Welcome to Monday, June 27. Today’s Briefing was written by Sarah Brown, with contributions from Jess Engebretson and Julia Piper. Write to us: sarah.brown@chronicle.com.
The end of “Roe v. Wade.”
Roe v. Wade is no more. On Friday, the Supreme Court overturned the 1973 precedent that established a woman’s constitutional right to abortion, as had been widely expected since a draft opinion on the Dobbs V. Jackson Women’s Health case was leaked in May. Half the states are poised, or have already begun, to severely restrict abortion access.
The 6-to-3 ruling on the Mississippi case, which has reverted decisions on abortion’s legality and access back to the states, provoked intense reactions across higher education, as the ramifications for college students, campus health centers, and medical schools became clear. Our Katie Mangan has more.
In a recent essay for the Review, the legal scholar Janet Koven Levit also takes stock of what this sweeping change means for higher education. “What will our colleges look like,” she asks, “when large numbers of our students live with the possibility that local governments will force them to carry an unwanted pregnancy to term, against their will?”
The repercussions of the new laws will extend beyond those seeking abortion care for themselves. In states with so-called bounty laws, like Texas and Oklahoma, citizens have a financial incentive to bring civil suits against anyone who “aids or abets” an illegal abortion. Under such laws, a faculty member who helps a distraught student obtain a banned abortion risks being sued by, well, anyone aware of that assistance. Resident advisers, hall mates, and even roommates may seek to earn $10,000 bounties by bringing civil suits based on a classmate’s private and often excruciating decision.

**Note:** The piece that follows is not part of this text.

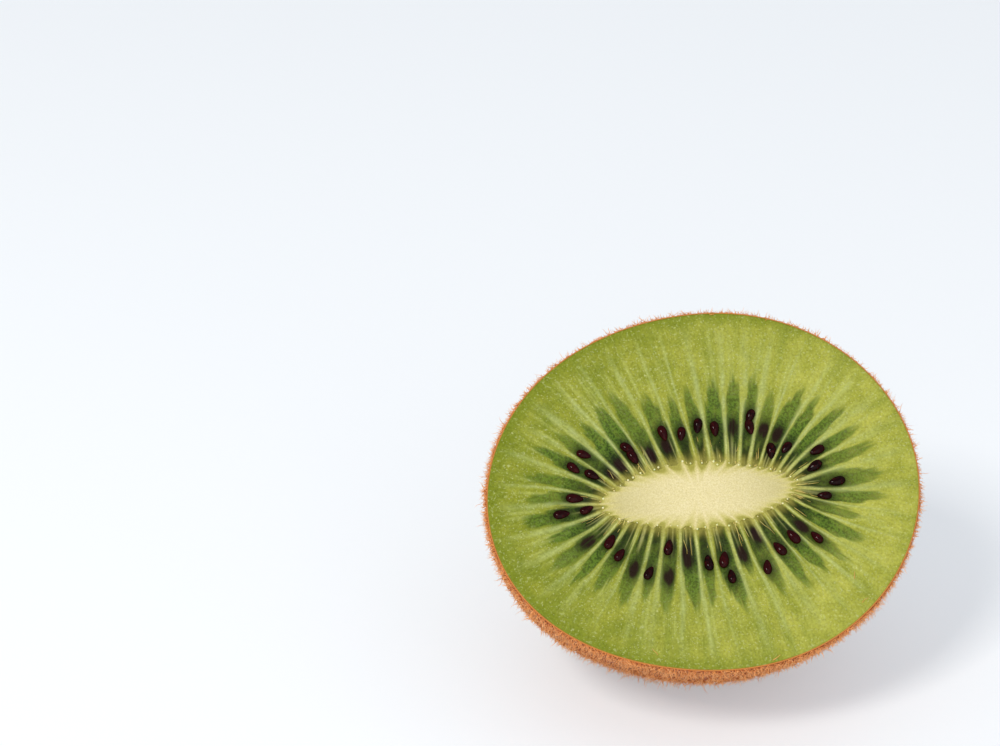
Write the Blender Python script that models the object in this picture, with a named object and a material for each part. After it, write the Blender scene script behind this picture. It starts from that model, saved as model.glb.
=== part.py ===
# Half of a kiwi fruit, cut across its middle and lying on its rounded side.
#
# The half is worked out in an upright frame of its own, with the cut in the
# plane z = 0 and the blossom end below it. It is then leaned over the way a
# half comes to rest, flattened a little where it touches the table, and moved
# so that the origin lies under the middle of its box.

import math

import bmesh
import bpy
import numpy as np
from mathutils import Matrix, Vector

# Driving dimensions, in metres and degrees.
CUT_LENGTH = 0.0514        # the cut's long way
CUT_WIDTH = 0.0443         # the cut's short way
HALF_LENGTH = 0.0298       # from the cut to the blossom end
SIDE_FULLNESS = 2.05       # exponent of the side's curve; 2 is an ellipse
LEAN = 40.0                # how far the cut tips forward, towards -Y
ROLL = 9.2                 # how far the cut's long way turns within the cut
REST_DEPTH = 0.00035       # how much of the lowest point the table flattens

# The outline's waves: crests in one turn, height as a share of the radius,
# and the angle of one crest from the long way. They fade towards the end.
OUTLINE_WAVES = (
    (3, 0.0100, 59.0),
    (4, 0.0038, 27.0),
    (5, 0.0025, -10.5),
)

# The blossom end: a low knob that stands in a shallow ring.
KNOB_RADIUS = 0.0022
KNOB_HEIGHT = 0.0008
RING_RADIUS = 0.0060
RING_DEPTH = 0.0006

# How finely the surface is divided.
TURN_STEPS = 88
SIDE_STEPS = 22
SIDE_STEPS_END = 80.0      # degrees down the side where the end's rings start
KNOB_STEPS = 7
CUT_STEPS = 4

SKIN_COLOUR = (0.33, 0.19, 0.08, 1.0)
FLESH_COLOUR = (0.36, 0.47, 0.07, 1.0)


def outline_radius(turn, spread):
    """Distance from the axis at angle `turn`, for a ring `spread` times the cut's size."""
    half_length = CUT_LENGTH / 2
    half_width = CUT_WIDTH / 2
    ellipse = half_length * half_width / np.hypot(
        half_width * np.cos(turn), half_length * np.sin(turn))
    waves = sum(
        height * np.cos(crests * (turn - math.radians(crest_angle)))
        for crests, height, crest_angle in OUTLINE_WAVES)
    return spread * ellipse * (1 + spread * waves)


def ring(turn, spread, depth):
    """Points of one ring round the axis, at the given size and depth below the cut."""
    radius = outline_radius(turn, spread)
    return np.column_stack((
        radius * np.cos(turn),
        radius * np.sin(turn),
        np.full_like(turn, -depth)))


def end_relief(radius):
    """How far the blossom end stands out from the smooth curve, at a distance from the axis."""
    knob = KNOB_HEIGHT * math.exp(-(radius / KNOB_RADIUS) ** 2)
    hollow = RING_DEPTH * math.exp(-(radius / RING_RADIUS) ** 2)
    return knob - hollow


def side_rings(turn):
    """Rings from the edge of the cut down to the blossom end."""
    angles = np.concatenate((
        np.linspace(0.0, SIDE_STEPS_END, SIDE_STEPS, endpoint=False),
        np.linspace(SIDE_STEPS_END, 90.0, KNOB_STEPS, endpoint=False)))
    for angle in np.radians(angles):
        spread = math.cos(angle) ** (2 / SIDE_FULLNESS)
        fall = math.sin(angle) ** (2 / SIDE_FULLNESS)
        depth = HALF_LENGTH * fall + end_relief(spread * CUT_WIDTH / 2)
        yield ring(turn, spread, depth if angle > 0 else 0.0)


def cut_rings(turn):
    """Rings inside the edge of the cut, from the innermost outwards."""
    for step in range(1, CUT_STEPS):
        yield ring(turn, step / CUT_STEPS, 0.0)


def bridge(bm, upper, lower):
    """Faces between two rings, pointing away from the solid."""
    count = len(upper)
    for i in range(count):
        j = (i + 1) % count
        bm.faces.new((upper[i], lower[i], lower[j], upper[j]))


def close(bm, rim, point, outward_order):
    """A fan of triangles from a ring to one point."""
    tip = bm.verts.new(point)
    count = len(rim)
    for i in range(count):
        j = (i + 1) % count
        corners = (rim[i], rim[j], tip) if outward_order else (rim[j], rim[i], tip)
        bm.faces.new(corners)


def upright_half():
    """The half as a closed mesh, cut uppermost."""
    turn = np.linspace(0.0, 2 * math.pi, TURN_STEPS, endpoint=False)
    loops = [*cut_rings(turn), *side_rings(turn)]
    bm = bmesh.new()
    rows = [[bm.verts.new(point) for point in loop] for loop in loops]
    for inner, outer in zip(rows, rows[1:]):
        bridge(bm, inner, outer)
    close(bm, rows[0], (0.0, 0.0, 0.0), True)
    end = -(HALF_LENGTH + end_relief(0.0))
    close(bm, rows[-1], (0.0, 0.0, end), False)
    return bm


def lay_down(bm):
    """Leans the half over, flattens its lowest point and stands it on z = 0."""
    pose = Matrix.Rotation(math.radians(LEAN), 4, "X") @ Matrix.Rotation(math.radians(ROLL), 4, "Z")
    bmesh.ops.transform(bm, matrix=pose, verts=bm.verts)

    table = min(vert.co.z for vert in bm.verts) + REST_DEPTH
    everything = [*bm.verts, *bm.edges, *bm.faces]
    bmesh.ops.bisect_plane(
        bm, geom=everything, dist=1e-7, clear_inner=True,
        plane_co=(0.0, 0.0, table), plane_no=(0.0, 0.0, 1.0))
    open_edges = [edge for edge in bm.edges if edge.is_boundary]
    bmesh.ops.contextual_create(bm, geom=open_edges)

    low = Vector(min(vert.co[axis] for vert in bm.verts) for axis in range(3))
    high = Vector(max(vert.co[axis] for vert in bm.verts) for axis in range(3))
    middle = (low + high) / 2
    bmesh.ops.translate(bm, vec=(-middle.x, -middle.y, -low.z), verts=bm.verts)


def food_material(name, colour, roughness):
    material = bpy.data.materials.new(name)
    material.use_nodes = True
    shader = material.node_tree.nodes["Principled BSDF"]
    shader.inputs["Base Color"].default_value = colour
    shader.inputs["Roughness"].default_value = roughness
    shader.inputs["Metallic"].default_value = 0.0
    return material


def paint_cut(mesh):
    """Gives the cut its flesh colour; it is the one flat face that faces forward and up."""
    lean = math.radians(LEAN)
    cut_normal = Vector((0.0, -math.sin(lean), math.cos(lean)))
    for polygon in mesh.polygons:
        polygon.material_index = 1 if polygon.normal.dot(cut_normal) > 0.9999 else 0


def add_half():
    bm = upright_half()
    lay_down(bm)
    mesh = bpy.data.meshes.new("kiwi_half")
    bm.to_mesh(mesh)
    bm.free()
    mesh.materials.append(food_material("furry_skin", SKIN_COLOUR, 0.85))
    mesh.materials.append(food_material("cut_flesh", FLESH_COLOUR, 0.35))
    paint_cut(mesh)
    mesh.shade_smooth()
    mesh.set_sharp_from_angle(angle=math.radians(35))
    half = bpy.data.objects.new("kiwi_half", mesh)
    bpy.context.scene.collection.objects.link(half)
    return half


for old in list(bpy.data.objects):
    bpy.data.objects.remove(old, do_unlink=True)

add_half()
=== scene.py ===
import bpy
import numpy as np
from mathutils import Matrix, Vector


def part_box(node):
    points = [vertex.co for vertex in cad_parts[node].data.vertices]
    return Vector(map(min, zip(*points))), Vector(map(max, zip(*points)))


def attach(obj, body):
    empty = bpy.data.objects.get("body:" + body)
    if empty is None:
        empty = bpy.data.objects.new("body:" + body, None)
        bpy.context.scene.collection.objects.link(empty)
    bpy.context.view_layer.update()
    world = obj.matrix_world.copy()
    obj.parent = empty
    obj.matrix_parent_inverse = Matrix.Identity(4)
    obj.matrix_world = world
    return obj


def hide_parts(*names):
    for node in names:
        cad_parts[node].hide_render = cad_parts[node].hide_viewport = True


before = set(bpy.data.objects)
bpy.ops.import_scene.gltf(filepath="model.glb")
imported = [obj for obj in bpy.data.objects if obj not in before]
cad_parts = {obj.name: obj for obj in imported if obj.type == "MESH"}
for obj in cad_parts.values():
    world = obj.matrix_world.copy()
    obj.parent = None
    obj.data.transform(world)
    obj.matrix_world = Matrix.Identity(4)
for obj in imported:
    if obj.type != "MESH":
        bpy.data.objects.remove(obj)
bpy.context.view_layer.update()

from types import SimpleNamespace
from mathutils import Matrix, Vector

mm = 0.001


def addPiece(name, points, quads, triangles=None, values=None, uv=None):
    # one mesh from whole arrays: points (n, 3), four-cornered and three-cornered faces,
    # values as {name: one number or one vector for each point}, uv as one pair for each point
    triangles = np.zeros((0, 3), int) if triangles is None else triangles
    corners = np.concatenate((quads.ravel(), triangles.ravel()))
    sizes = np.concatenate((np.full(len(quads), 4), np.full(len(triangles), 3)))
    mesh = bpy.data.meshes.new(name)
    mesh.vertices.add(len(points))
    mesh.vertices.foreach_set("co", np.asarray(points, np.float32).ravel())
    mesh.loops.add(len(corners))
    mesh.loops.foreach_set("vertex_index", corners.astype(np.int32))
    mesh.polygons.add(len(sizes))
    mesh.polygons.foreach_set("loop_start", (np.cumsum(sizes) - sizes).astype(np.int32))
    mesh.update(calc_edges=True)
    for label, column in (values or {}).items():
        column = np.asarray(column, np.float32)
        kind, field = ("FLOAT", "value") if column.ndim == 1 else ("FLOAT_VECTOR", "vector")
        mesh.attributes.new(label, kind, "POINT").data.foreach_set(field, column.ravel())
    if uv is not None:
        layer = mesh.uv_layers.new(name="OFBake")
        layer.data.foreach_set("uv", np.asarray(uv, np.float32)[corners].ravel())
    mesh.validate()
    mesh.shade_smooth()
    piece = bpy.data.objects.new(name, mesh)
    bpy.context.scene.collection.objects.link(piece)
    return piece


def gridQuads(rows, columns):
    # faces between neighbouring rows of a grid whose columns run once round and meet
    upper = np.arange(rows - 1)[:, None] * columns + np.arange(columns)[None, :]
    right = np.arange(rows - 1)[:, None] * columns + (np.arange(columns)[None, :] + 1) % columns
    return np.stack((upper, upper + columns, right + columns, right), -1).reshape(-1, 4)


def poleTriangles(firstOfRow, columns, pole, flip):
    # a fan from one row of a grid to a single point, turned round where flip is true
    here = firstOfRow + np.arange(columns)
    there = firstOfRow + (np.arange(columns) + 1) % columns
    faces = np.stack((here, there, np.full(columns, pole)), -1)
    return faces[:, ::-1] if flip else faces


def repeated(faces, copies, pointsPerCopy):
    # the faces of one small shape, once for each copy of it
    return (faces[None] + (np.arange(copies) * pointsPerCopy)[:, None, None]).reshape(-1, faces.shape[1])


def smooth(value, low, high):
    # eased step: 0 below low, 1 above high, 3t^2 - 2t^3 between
    t = np.clip((value - low) / (high - low), 0.0, 1.0)
    return t * t * (3.0 - 2.0 * t)


def ripples(turn, along, seed, waves=24, mostRound=30, mostAlong=30.0):
    # soft unevenness that closes round the fruit: a sum of sines, each with a whole
    # number of crests round and any number along, scaled to about -1..1
    rng = np.random.default_rng(seed)
    total = np.zeros(np.broadcast(turn, along).shape)
    for wave in range(waves):
        crests = rng.integers(1, mostRound + 1) * rng.choice((-1, 1))
        total += np.sin(crests * turn + rng.uniform(0, mostAlong) * along + rng.uniform(0, 6.283))
    return total / np.sqrt(waves)


def unit(vectors):
    return vectors / np.maximum(np.linalg.norm(vectors, axis=-1, keepdims=True), 1e-12)


def toLinear(hexText):
    # sRGB hex to the linear colour that a shader socket takes
    values = np.array([int(hexText[i:i + 2], 16) for i in (1, 3, 5)]) / 255
    linear = np.where(values <= 0.04045, values / 12.92, ((values + 0.055) / 1.055) ** 2.4)
    return (*linear.tolist(), 1.0)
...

This new reality, Koven Levit argues, profoundly threatens the culture of trust and free expression for which residential colleges are rightly celebrated. So where do we go from here? Read Janet Koven Levit‘s essay here.
Meanwhile, some states with majority-Democrat legislatures may soon require public colleges to offer abortion pills. Massachusetts is considering such a bill now, following the lead of California, which passed a similar law in 2019.
The takeaway: Colleges in both red and blue states will have to respond to the curtailing of abortion access — given that many women seek abortions when they’re in college, and that many people on campuses have strong feelings about the issue.